To map out users’ PIEs, Freelon and coauthors developed the PIEGraph software system, and combined large-scale anonymized data collection from approximately 1,000 X/Twitter users with survey data detailing important information about participants’ demographics, mainstream media consumption, political leanings, and conspiracy belief. In doing so, Freelon and coauthors adopt a user-centric approach. In contrast to platform-centric approaches, which extract data directly from social media platforms, user-centric approaches instead employ user-interactive methods to approximate users’ PIEs. 

 

Freelon and coauthors’ novel approach uncovered some unforeseen trends in the PIEs of X/Twitter users. For example, Freelon and coauthors note that while “previous user-centric studies have found that 2%–3% of content that participants view is political,” over 10% of hyperlinks in this study were politically relevant.

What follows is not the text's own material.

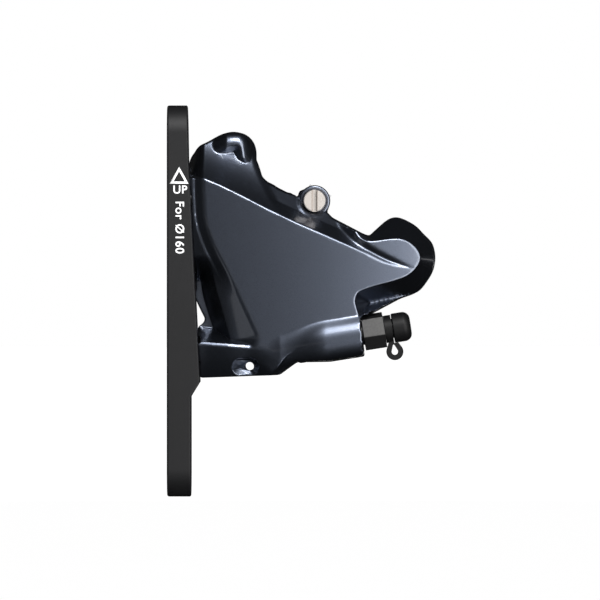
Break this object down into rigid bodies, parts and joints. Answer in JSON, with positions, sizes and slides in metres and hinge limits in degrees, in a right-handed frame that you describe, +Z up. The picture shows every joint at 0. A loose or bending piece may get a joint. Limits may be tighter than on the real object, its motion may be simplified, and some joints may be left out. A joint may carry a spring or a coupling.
{
  "type": "bicycle disc brake caliper",
  "caption": "Flat-mount hydraulic disc brake caliper for a bicycle's front fork, with opposed pistons, pads and bleed nipple, on its wedge-shaped adapter plate.",
  "frame": {"origin": "middle of the adapter plate's face that lies on the fork", "axes": "+Z up along the fork blade, +X away from the fork, -Y towards the outer side of the bicycle, +Y towards the rotor"},
  "size_m": [0.0584, 0.0413, 0.085],
  "materials": {
    "plate": "black anodised aluminium, fine satin",
    "housing_paint": "dark blue-grey metallic paint, semi-gloss",
    "dark_steel": "black zinc plating",
    "seal_rubber": "smooth",
    "piston_ceramic": "ground, off-white",
    "pad_steel": "stamped, satin",
    "pad_lining": "moulded resin compound",
    "spring_steel": "bright spring steel",
    "stainless": "turned stainless steel",
    "nipple_steel": "black zinc plating, worn",
    "cap_rubber": "moulded, semi-matt"
  },
  "bodies": {
    "caliper": {"mount_bracket": "plate", "bracket_bolts": "dark_steel", "outer_body": "housing_paint", "inner_body": "housing_paint", "body_bolts": "dark_steel", "crossover_seal": "seal_rubber", "outer_piston_seal": "seal_rubber", "inner_piston_seal": "seal_rubber", "pad_spring": "spring_steel", "pad_axle": "stainless", "pad_axle_clip": "spring_steel"},
    "outer_piston": {"outer_piston": "piston_ceramic"},
    "inner_piston": {"inner_piston": "piston_ceramic"},
    "outer_pad": {"outer_pad_plate": "pad_steel", "outer_pad_lining": "pad_lining"},
    "inner_pad": {"inner_pad_plate": "pad_steel", "inner_pad_lining": "pad_lining"},
    "nipple": {"bleed_nipple": "nipple_steel", "bleed_cap_strap": "cap_rubber"},
    "cap": {"bleed_cap": "cap_rubber"}
  },
  "joints": [
    {"name": "outer_piston_slide", "type": "slide", "parent": "caliper", "child": "outer_piston", "axis": [0, 1, 0], "range_m": [0, 0.0012], "deforming": ["pad_spring"]},
    {"name": "inner_piston_slide", "type": "slide", "parent": "caliper", "child": "inner_piston", "axis": [0, -1, 0], "range_m": [0, 0.0012]},
    {"name": "outer_pad_slide", "type": "slide", "parent": "caliper", "child": "outer_pad", "axis": [0, 1, 0], "range_m": [0, 0.0012]},
    {"name": "inner_pad_slide", "type": "slide", "parent": "caliper", "child": "inner_pad", "axis": [0, -1, 0], "range_m": [0, 0.0012]},
    {"name": "bleed_nipple_turn", "type": "hinge", "parent": "caliper", "child": "nipple", "pos_m": [0.0423, -0.00045, -0.007], "axis": [0.9877, 0, 0.1564], "range_deg": [0, 90]},
    {"name": "bleed_cap_pull", "type": "slide", "parent": "nipple", "child": "cap", "axis": [0.9877, 0, 0.1564], "range_m": [0, 0.006], "deforming": ["bleed_cap_strap"]}
  ],
  "couplings": [
    {"joint": "inner_piston_slide", "follows": "outer_piston_slide", "ratio": 1},
    {"joint": "outer_pad_slide", "follows": "outer_piston_slide", "ratio": 1},
    {"joint": "inner_pad_slide", "follows": "outer_piston_slide", "ratio": 1}
  ]
}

Additionally, respondents reporting more mainstream media consumption had more political, right-wing, and lower-quality content in their X/Twitter PIEs—and unlike past research, respondents’ age did not play much of a role here. 

 

Ultimately, Freelon and coauthors’ findings illustrate the need to track the potential risk of systemic exposure to low-quality content on platforms like X/Twitter over long periods of time. The authors stress government policies must protect researchers’ ability to map out these risks—without these protections, understanding the informational health of social media users’ PIEs becomes unnecessarily difficult.